Testifying was her chance to “represent the voices” of the victims, she said.
Sibony said in the earlier interview that she was basically the only one Coulibaly spoke to, ordering her to block up the emergency exit or lower the metal grill over the front doors — “I felt as if I was burying us all alive.”
Coulibaly castigated his hostages for ignoring the alleged “horrors” committed by the French military against his “brothers and sisters” in Syria, which they tacitly supported by paying taxes.
Even though police managed to kill Coulibaly after a raid to free the hostages, and the Kouachi brothers were also tracked down and killed that afternoon, Sibony is hoping the trial will nonetheless provide some answers.

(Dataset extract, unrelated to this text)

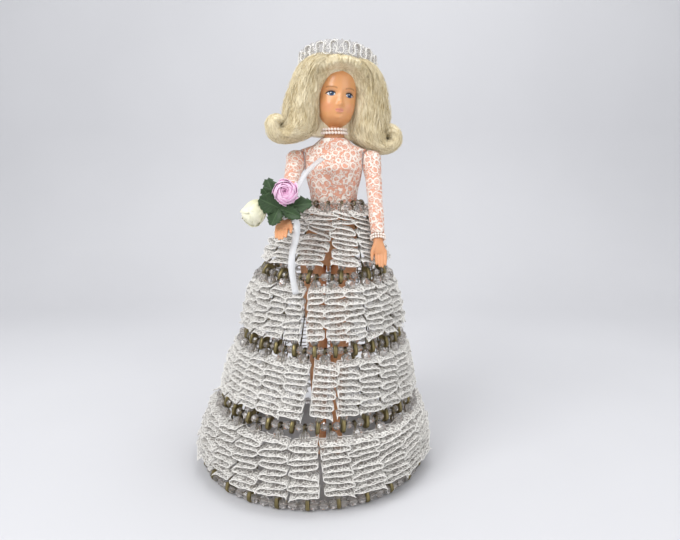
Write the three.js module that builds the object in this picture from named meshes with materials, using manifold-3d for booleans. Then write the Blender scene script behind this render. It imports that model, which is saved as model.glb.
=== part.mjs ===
import * as THREE from 'three';
import { mergeVertices } from 'three/addons/utils/BufferGeometryUtils.js';
import Module from 'manifold-3d';

const wasm = await Module();
wasm.setup();

// A fashion doll dressed as a bride. Her crinoline skirt is four tiers of brass safety pins,
// strung on elastic threads with clear beads, and each pin carries a gathered lace strip.
// Sizes are in millimetres, Z is up, the doll faces -Y, and the origin is on the table in the
// middle of the hem.

// Gaps between pieces
const fitGap = 0.3;
const jointGap = 0.5;
const clothGap = 0.35;

// The standing doll
const soleHeight = 2;
const legLength = 144;
const hipToWaist = 45;
const waistToShoulder = 30.5;
const waistToNeck = 44.5;
const neckBaseToHead = 10.5;
const hipHeight = soleHeight + legLength;
const waistHeight = hipHeight + hipToWaist;
const shoulderHeight = waistHeight + waistToShoulder;
const neckBaseHeight = waistHeight + waistToNeck;
const headHeight = neckBaseHeight + neckBaseToHead;
const dollX = 15;
const pelvisX = 11;

// Hollow body
const bodyWall = 1.8;
const waistHalfWidth = 15.4;
const waistHalfDepth = 10.6;
const bodySides = 14;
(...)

“Obviously I still have tons of questions… How could such a terrible act be thought up and carried out,” she said.
After growing up in a French suburb, Sibony moved to Israel a year ago, where she now works as a child care professional and recently obtained her nursing license.
“I feel so guilty when I think of how I was held for four hours and managed to get out,” she said, when the others were killed after just two minutes.
And despite the passage of time, Sibony said there are still situations, in a crowded building for example, when she is gripped by fears of another attack.
“I always have in mind the idea that it might happen again,” she said, “but that this time I won’t get out alive.”